Buyer Value Option Programs
The new ruling does not address the Buyer Value Option (BVO) program. However, the procedures that the IRS has approved for an Amended Value (AV) program are, once the employee begins marketing and receives an offer, exactly the same as those used in a BVO. In a properly structured BVO program, the only difference from an Amended Value program is that there is no initial appraisal and guaranteed offer. The “eleven key elements” are equally applicable to both programs. It is not certain how IRS field agents will view BVOs after the ruling, but companies will have a very strong position, based on the ruling, that their BVO program is merely a type of AV, and that non-taxability of the costs is fully supported by the ruling, provided the same procedures are being followed.
Like companies with AV programs, companies using BVO programs should examine the procedures being used, compare them to those approved in the ruling, and consider whether to change any that do not conform. Companies who have not already done so should also consider adding a “delayed Amended Value” feature to their BVO program. The principal weakness in a BVO program, and the principal difference from an AV as described in the ruling, is the lack of a guaranteed buyout. Consequently, companies should consider structuring their BVO program as a “delayed Amended Value,” in which appraisals are done and a guaranteed offer is made at some point after the employee has marketed the house without success.

Changes to Consider
Rev. Rul. 2005-74, in addition to approving standard appraised value and amended value programs, includes a description of a third program that the IRS will challenge.

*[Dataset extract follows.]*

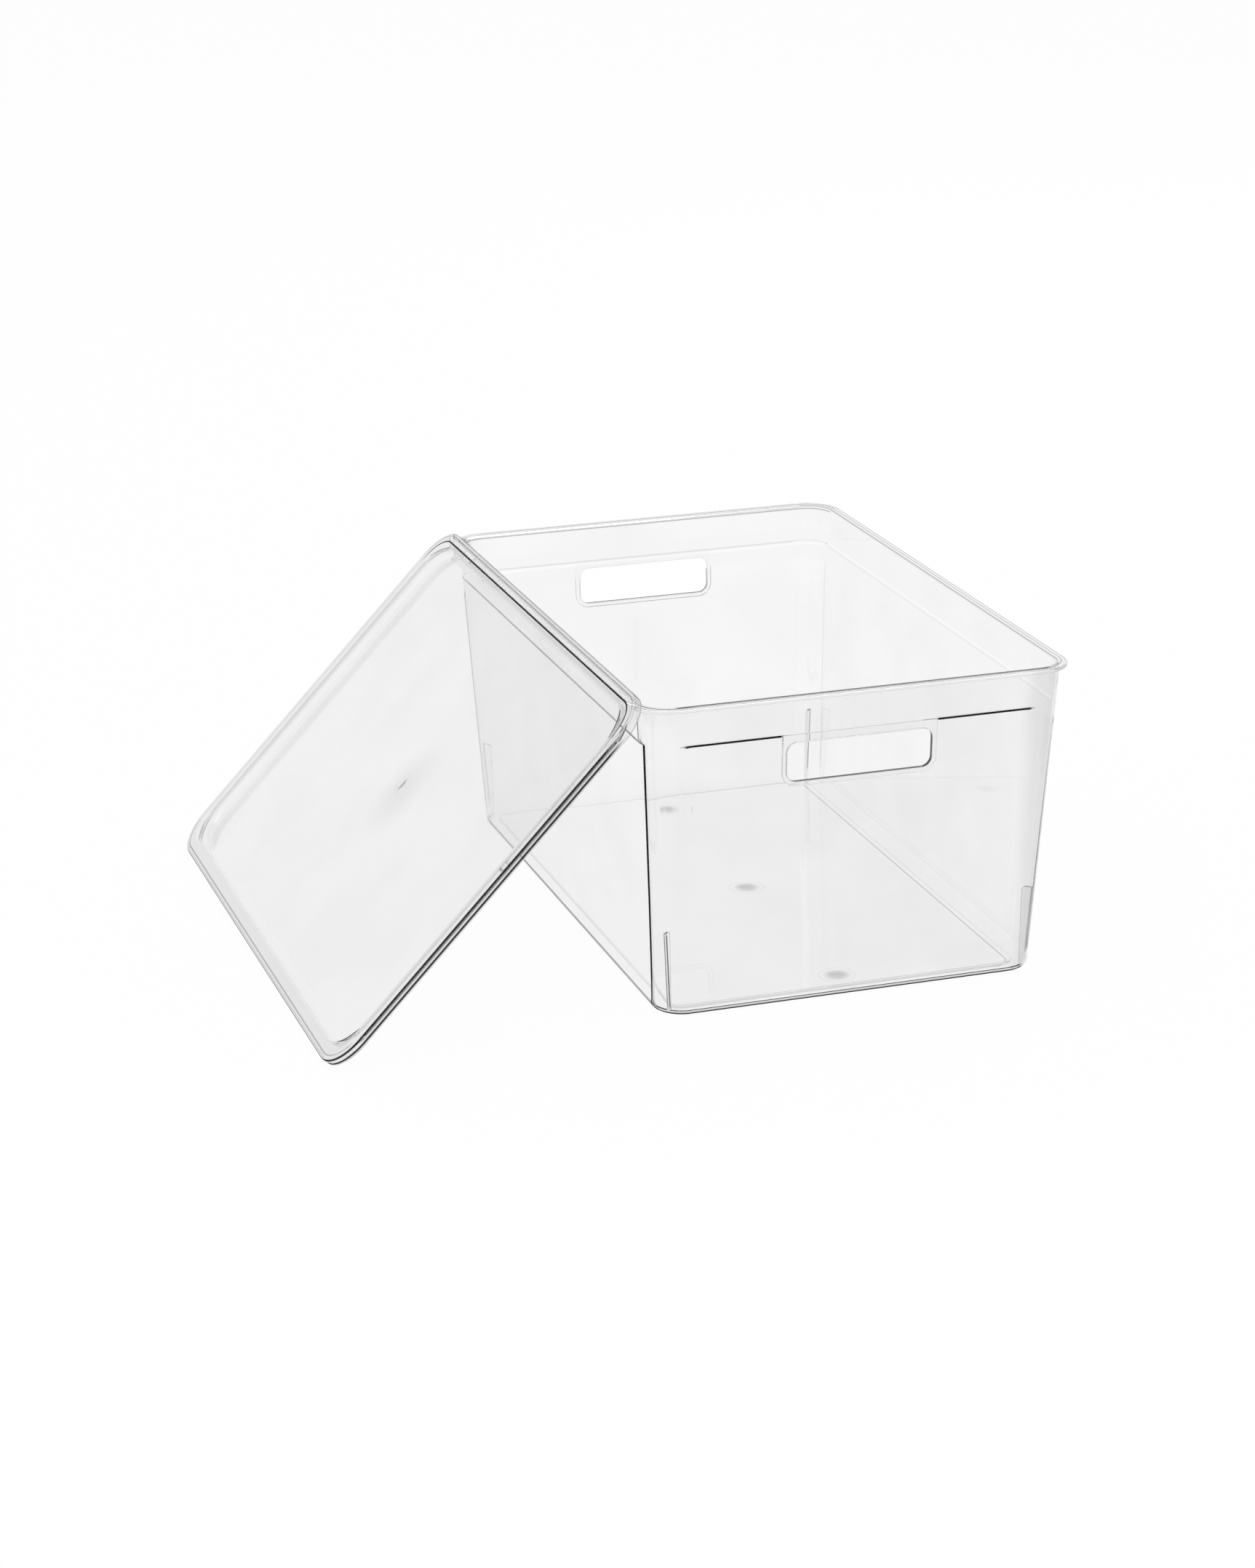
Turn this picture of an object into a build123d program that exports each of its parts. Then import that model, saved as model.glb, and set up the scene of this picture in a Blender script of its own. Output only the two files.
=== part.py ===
# Clear plastic storage box with a separate lid that leans on its left long wall.
# Origin: centre of the box's underside. X across the box, Y along it, Z up.
import os
from math import asin, atan2, cos, hypot, radians, sin, tan

from build123d import *

# Box, outside sizes at the rim
rim_width = 270.0
rim_length = 413.0
box_height = 193.5
wall = 1.9
draft_angle = 3.45
corner_radius = 18.8
base_edge_radius = 3.6
inner_edge_radius = 1.6

# Flange round the rim, which the lid seats on
flange_overhang = 4.2
flange_thickness = 2.0
flange_edge_radius = 0.6

# Panels in the walls: they lean less than the corners, so each ends in a ledge on top
ledge_drop = 24.4
panel_recess = 1.1
panel_foot = 5.0
panel_fade = 8.0

# Floor: a foot round the edge, and a middle that clears the ground
floor_thickness = 2.2
foot_width = 9.8
foot_step = 1.2
foot_corner_radius = 8.0

# Hand holes in the two short walls, each with a raised frame under the ledge
hand_hole_width = 90.0
hand_hole_height = 24.0
hand_hole_radius = 6.0
hand_hole_frame = 2.8
hand_hole_drop = 4.8

# Upright fins in the corners, which keep nested boxes from jamming
fin_height = 50.0
fin_foot_depth = 2.5
fin_top_depth = 5.5
fin_thickness = 1.3
fin_top_radius = 2.6

# Moulding gates under the floor, along the long centre line
gate_spacing = 160.0
gate_diameter = 21.0
gate_button_diameter = 8.0
gate_depth = 0.5

# Lid: a hollow ridge over the rim, and a middle set down into the box
skirt_gap = 0.4
skirt_wall = 1.4
skirt_height = 5.4
ridge_thickness = 2.8
ridge_edge_radius = 1.0
plug_gap = 0.4
plug_depth = 3.6
plug_wall = 1.9
plug_corner_radius = 26.0
plug_edge_radius = 4.6
lid_gate_diameter = 13.0
lid_gate_button_diameter = 5.0

# Lid at rest: its lower edge on the ground, its hollow ridge over the rim
rest_gap = 1.6
lid_shift = 3.0

# How far cutting tools run past what they cut
overrun = 5.0

draft_slope = tan(radians(draft_angle))
ledge_height = box_height - ledge_drop


def half_size(height, inset):
    """Half the width and half the length over the leaning walls at a height."""
    shrink = flange_overhang + draft_slope * (box_height - height) + inset
    return rim_width / 2 - shrink, rim_length / 2 - shrink


def drafted_block(bottom, top, inset, edge_radius):
    """A block with the walls' lean and round corners, set in from their outside."""
    foot_half_width, foot_half_length = half_size(bottom, inset)
    top_half_width, top_half_length = half_size(top, inset)
    with BuildPart() as block:
        with BuildSketch(Plane.XZ):
            with BuildLine():
                Polyline(
                    (-foot_half_width, bottom),
                    (foot_half_width, bottom),
                    (top_half_width, top),
                    (-top_half_width, top),
                    close=True,
                )
            make_face()
        extrude(amount=rim_length, both=True)
        with BuildSketch(Plane.YZ):
            with BuildLine():
                Polyline(
                    (-foot_half_length, bottom),
                    (foot_half_length, bottom),
                    (top_half_length, top),
                    (-top_half_length, top),
                    close=True,
                )
            make_face()
        extrude(amount=rim_width, both=True, mode=Mode.INTERSECT)
        leaning_edges = block.edges().filter_by(Axis.X, reverse=True)
        leaning_edges = leaning_edges.filter_by(Axis.Y, reverse=True)
        fillet(leaning_edges, radius=corner_radius - inset)
        fillet(block.faces().sort_by(Axis.Z)[0].edges(), radius=edge_radius)
    return block.part


def panel_cutter(inset):
    """What the four panels take off the walls, from their foot up to the ledge."""
    foot_half_width, foot_half_length = half_size(panel_foot, inset)
    top_half_width, top_half_length = half_size(ledge_height, inset)
    radius = corner_radius - inset
    with BuildPart() as end_panels:
        # short walls: a wedge between two side planes, which fade it out
        with BuildSketch(Plane.YZ):
            with BuildLine():
                Polyline(
                    (foot_half_length, panel_foot),
                    (top_half_length - panel_recess, ledge_height),
                    (top_half_length + overrun, ledge_height),
                    (top_half_length + overrun, panel_foot),
                    close=True,
                )
            make_face()
        extrude(amount=rim_width / 2, both=True)
        for side in (-1, 1):
            foot = Vector(side * (foot_half_width - radius), foot_half_length, panel_foot)
            top = Vector(side * (top_half_width - radius), top_half_length, ledge_height)
            down = foot - top
            inward = Vector(-side * panel_fade, -panel_recess, 0)
            fade = Plane(origin=top, x_dir=down, z_dir=down.cross(inward) * side)
            split(bisect_by=fade, keep=Keep.TOP)
        mirror(about=Plane.XZ)
    with BuildPart() as long_panels:
        # long walls: a wedge that runs out over the round corners
        with BuildSketch(Plane.XZ):
            with BuildLine():
                Polyline(
                    (foot_half_width, panel_foot),
                    (top_half_width - panel_recess, ledge_height),
                    (top_half_width + overrun, ledge_height),
                    (top_half_width + overrun, panel_foot),
                    close=True,
                )
            make_face()
        extrude(amount=rim_length / 2, both=True)
        mirror(about=Plane.YZ)
    return end_panels.part + long_panels.part


plain_walls = drafted_block(0, box_height, 0, base_edge_radius)
plain_inside = drafted_block(floor_thickness, box_height + overrun, wall, inner_edge_radius)
outer_panels = panel_cutter(0)
inner_panels = panel_cutter(wall)

# Frames of the hand holes, level with the plain band above the ledge
hand_hole_centre = ledge_height - hand_hole_drop - hand_hole_height / 2
frame_bottom = hand_hole_centre - hand_hole_height / 2 - hand_hole_frame
frame_radius = hand_hole_radius + hand_hole_frame
frame_height = ledge_height + frame_radius - frame_bottom
with BuildPart() as hand_hole_frames:
    with BuildSketch(Plane.XZ):
        with Locations((0, frame_bottom + frame_height / 2)):
            RectangleRounded(hand_hole_width + 2 * hand_hole_frame, frame_height, frame_radius)
    extrude(amount=rim_length / 2, both=True)
    add(plain_walls, mode=Mode.INTERSECT)

# The space inside the box, with all that stands in it left out
base_half_width, base_half_length = half_size(0, 0)
middle_width = 2 * (base_half_width - foot_width)
middle_length = 2 * (base_half_length - foot_width)
floor_half_width, floor_half_length = half_size(floor_thickness, wall)
inner_radius = corner_radius - wall
fin_lean = hypot(draft_slope, draft_slope) * fin_height
with BuildPart() as inside:
    add(plain_inside)
    add(inner_panels, mode=Mode.SUBTRACT)
    # the floor's middle, higher than the foot round it
    with BuildSketch(Plane.XY.offset(floor_thickness)):
        RectangleRounded(middle_width, middle_length, foot_corner_radius)
    extrude(amount=foot_step, mode=Mode.SUBTRACT)
    # a fin on each corner's diagonal, deeper at its rounded top
    for side in (-1, 1):
        for end in (-1, 1):
            corner_x = side * (floor_half_width - inner_radius)
            corner_y = end * (floor_half_length - inner_radius)
            diagonal = Plane(
                origin=(corner_x, corner_y, floor_thickness),
                x_dir=(side, end, 0),
                z_dir=(end, -side, 0),
            )
            with BuildSketch(diagonal):
                with BuildLine():
                    FilletPolyline(
                        (inner_radius + fin_lean + overrun, -overrun),
                        (inner_radius - fin_foot_depth, -overrun),
                        (inner_radius + fin_lean - fin_top_depth, fin_height),
                        (inner_radius + fin_lean + overrun, fin_height),
                        radius=fin_top_radius,
                        close=True,
                    )
                make_face()
            extrude(amount=fin_thickness / 2, both=True, mode=Mode.SUBTRACT)

with BuildPart() as box:
    add(plain_walls)
    add(outer_panels, mode=Mode.SUBTRACT)
    add(hand_hole_frames.part)
    with BuildSketch(Plane.XY.offset(box_height - flange_thickness)):
        RectangleRounded(rim_width, rim_length, corner_radius + flange_overhang)
    extrude(amount=flange_thickness)
    fillet(box.faces().sort_by(Axis.Z)[-1].edges(), radius=flange_edge_radius)
    add(inside.part, mode=Mode.SUBTRACT)
    # hand holes
    with BuildSketch(Plane.XZ):
        with Locations((0, hand_hole_centre)):
            RectangleRounded(hand_hole_width, hand_hole_height, hand_hole_radius)
    extrude(amount=rim_length, both=True, mode=Mode.SUBTRACT)
    # the underside's middle clears the ground by the foot's step
    with BuildSketch():
        RectangleRounded(middle_width, middle_length, foot_corner_radius)
    extrude(amount=foot_step, mode=Mode.SUBTRACT)
    # gates: shallow round recesses, each with a button in its middle
    with BuildSketch(Plane.XY.offset(foot_step)):
        with GridLocations(0, gate_spacing, 1, 3):
            Circle(gate_diameter / 2)
            Circle(gate_button_diameter / 2, mode=Mode.SUBTRACT)
    extrude(amount=gate_depth, mode=Mode.SUBTRACT)
box.part.label = "box"

# The lid, laid out on the plane of its skirt's free edge. Its lower edge stands on
# the ground, and the rim's edge lies in the hollow of the ridge, clear of the plug.
lid_margin = skirt_gap + skirt_wall
lid_width = rim_width + 2 * lid_margin
lid_length = rim_length + 2 * lid_margin
lid_corner_radius = corner_radius + flange_overhang + lid_margin
plug_inset = lid_margin + flange_overhang + wall + plug_gap
plug_width = lid_width - 2 * plug_inset
plug_length = lid_length - 2 * plug_inset
panel_top = plug_wall - plug_depth
hollow_depth = skirt_height - ridge_thickness

rim_along = lid_width - plug_inset + flange_thickness
rim_above = hollow_depth - rest_gap
lean = asin(box_height / hypot(rim_along, rim_above)) - atan2(rim_above, rim_along)
lower_edge = -rim_width / 2 - rim_along * cos(lean) + rim_above * sin(lean)
lid_plane = Plane(
    origin=(
        lower_edge + lid_width / 2 * cos(lean),
        -lid_shift,
        lid_width / 2 * sin(lean),
    ),
    x_dir=(cos(lean), 0, sin(lean)),
    z_dir=(-sin(lean), 0, cos(lean)),
)
lid_axis = Axis(lid_plane.origin, lid_plane.z_dir)

# The space over the lid's middle, with a rounded foot
with BuildPart() as lid_well:
    with BuildSketch(lid_plane.offset(panel_top)):
        RectangleRounded(
            plug_width - 2 * plug_wall, plug_length - 2 * plug_wall, plug_corner_radius - plug_wall
        )
    extrude(amount=skirt_height - panel_top + overrun)
    well_floor = lid_well.faces().sort_by(lid_axis)[0]
    fillet(well_floor.edges(), radius=plug_edge_radius - plug_wall)

with BuildPart() as lid:
    with BuildSketch(lid_plane):
        RectangleRounded(lid_width, lid_length, lid_corner_radius)
    extrude(amount=skirt_height)
    fillet(lid.faces().sort_by(lid_axis)[-1].edges(), radius=ridge_edge_radius)
    # the ridge is hollow from below
    with BuildSketch(lid_plane):
        RectangleRounded(
            lid_width - 2 * skirt_wall, lid_length - 2 * skirt_wall, lid_corner_radius - skirt_wall
        )
    extrude(amount=hollow_depth, mode=Mode.SUBTRACT)
    # the plug drops inside the rim
    with BuildSketch(lid_plane.offset(-plug_depth)):
        RectangleRounded(plug_width, plug_length, plug_corner_radius)
    extrude(amount=plug_depth + hollow_depth)
    fillet(lid.faces().sort_by(lid_axis)[0].edges(), radius=plug_edge_radius)
    add(lid_well.part, mode=Mode.SUBTRACT)
    ridge_top = lid.faces().sort_by(lid_axis)[-1]
    fillet(ridge_top.inner_wires().edges(), radius=ridge_edge_radius)
    # gate in the middle of the underside
    with BuildSketch(lid_plane.offset(-plug_depth)):
        Circle(lid_gate_diameter / 2)
        Circle(lid_gate_button_diameter / 2, mode=Mode.SUBTRACT)
    extrude(amount=gate_depth, mode=Mode.SUBTRACT)
lid.part.label = "lid"

os.makedirs("parts", exist_ok=True)
export_step(box.part, "parts/box.step")
export_step(lid.part, "parts/lid.step")
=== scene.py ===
from math import asin, atan2, cos, hypot, radians, sin, tan

import bmesh
import bpy
from mathutils import Euler, Matrix, Vector

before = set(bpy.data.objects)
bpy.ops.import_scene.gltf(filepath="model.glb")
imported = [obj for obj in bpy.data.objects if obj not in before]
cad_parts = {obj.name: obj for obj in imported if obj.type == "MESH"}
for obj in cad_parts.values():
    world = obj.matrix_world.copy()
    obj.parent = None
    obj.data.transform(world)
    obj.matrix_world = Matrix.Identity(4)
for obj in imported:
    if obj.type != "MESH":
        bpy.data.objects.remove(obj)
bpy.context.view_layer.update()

MM = 0.001
WHITE = (1.0, 1.0, 1.0, 1.0)
scene = bpy.context.scene
scene.view_settings.view_transform = "Standard"

# Sizes of the box, which its painted dark and light lines follow
RIM_WIDTH, RIM_LENGTH, BOX_HEIGHT = 270 * MM, 413 * MM, 193.5 * MM
CORNER_RADIUS, FLANGE, SLOPE = 18.8 * MM, 4.2 * MM, tan(radians(3.45))
LEDGE, PANEL_FOOT, PANEL_RECESS = 169.1 * MM, 5 * MM, 1.1 * MM
HOLE_FRAME_HALF, FIN_TOP = 48 * MM, 51 * MM
FOOT_BEND_IN, FOOT_BEND_ABOVE = 3.55 * MM, 3.7 * MM
FOOT_STEP_WIDTH, FOOT_STEP_LENGTH = 214.8 * MM, 361.6 * MM
FOOT_STEP_RADIUS, FOOT_STEP_SHIFT = 8 * MM, 1.9 * MM
GATE_SPACING, GATE_SHIFT = 160 * MM, 5 * MM

# Sizes of the lid, which its painted dark and light lines follow
LID_WIDTH, LID_LENGTH, LID_RADIUS = 273.6 * MM, 416.6 * MM, 24.8 * MM
LID_SHIFT, PLUG_INSET, RIM_ABOVE = 3 * MM, 8.3 * MM, 1 * MM
PLUG_BEND_IN, PLUG_BEND_ABOVE = 12.9 * MM, 1 * MM
UNDER_RIDGE, ON_RIDGE, UNDER_MIDDLE = 2.8 * MM, 5.2 * MM, -2.7 * MM
RIM_ALONG = LID_WIDTH - PLUG_INSET + 2 * MM
LEAN = asin(BOX_HEIGHT / hypot(RIM_ALONG, RIM_ABOVE)) - atan2(RIM_ABOVE, RIM_ALONG)

# The tone of light that goes straight through the plastic
PLAIN_TONE = 0.97


def node(tree, kind, at=(0, 0), **inputs):
    """Adds a node to a tree and sets its inputs by name."""
    made = tree.nodes.new(kind)
    made.location = at
    for name, value in inputs.items():
        made.inputs[name.replace("_", " ")].default_value = value
    return made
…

The differences in that program from the approved AV are essentially three: (1) the offer to the employee at the higher, outside price is contingent on the relocation management company contracting at that price with the outside buyer; (2) the employee retains the right to negotiate changes in the relocation management company’s contract with the outside buyer; and (3) the proceeds representing the higher amended value are paid to the employee only if and when the outside sale closes.
The exact meaning of the language used by the IRS is not clear, nor is it clear how the IRS will interpret it in practice. However, Altair believes that companies with AV or BVO programs should reexamine practices under which a contract is not entered into with the employee until a contract is in place with the outside buyer, inspections have been completed, and any adjustments have been negotiated with the buyer and the employee. The IRS may well conclude that such practices place the program in the unfavorable fact pattern in the ruling and contend that costs are taxable to employees. This is particularly true if payment of full equity is delayed until after the outside sale closes. Furthermore, companies might consider changing procedures in which the employee is involved in negotiations with the buyer after the relocation management company has a contract in place with the buyer. Examination of these issues may lead to consideration of performing inspections earlier in the process.

Deduction Issue
Since 1982, the IRS has contended that deductions for most of the costs incurred in a home sale program are capital, deductible only against capital gains. See Rev. Rul. 82-204. Altair, like ERC and most others in the relocation industry, has always believed that the IRS is wrong, and that companies have a strong argument for an ordinary loss deduction.
The new ruling is silent on this issue, but the IRS has not abandoned the issue and is expected to argue that, if the company followed the approved procedures in Rev. Rul. 2005-74, costs (other than carrying costs like maintenance, mortgage interest and taxes, and fees to the relocation management company) are deductible only as a capital loss. However, as noted, there are strong arguments to the contrary.
The new ruling assumes a cost-plus pricing method. Two separate, independent sales must occur or the costs will be taxable to employees, and the employer will owe employment taxes on those costs. Companies considering use of a fixed fee pricing method should be careful that the procedures used by the relocation management company are within those approved by the IRS in the new ruling.

Summary
Altair believes that the new ruling will be of great assistance when helping companies determine how to structure their home sale programs to achieve tax certainty, and will eliminate in many cases the costs incurred through the use of two deeds. The ruling also highlights some practices that the IRS considers questionable, and which companies may wish to reconsider. Companies may also wish to bring the ruling to the attention of their own tax department or outside tax advisors.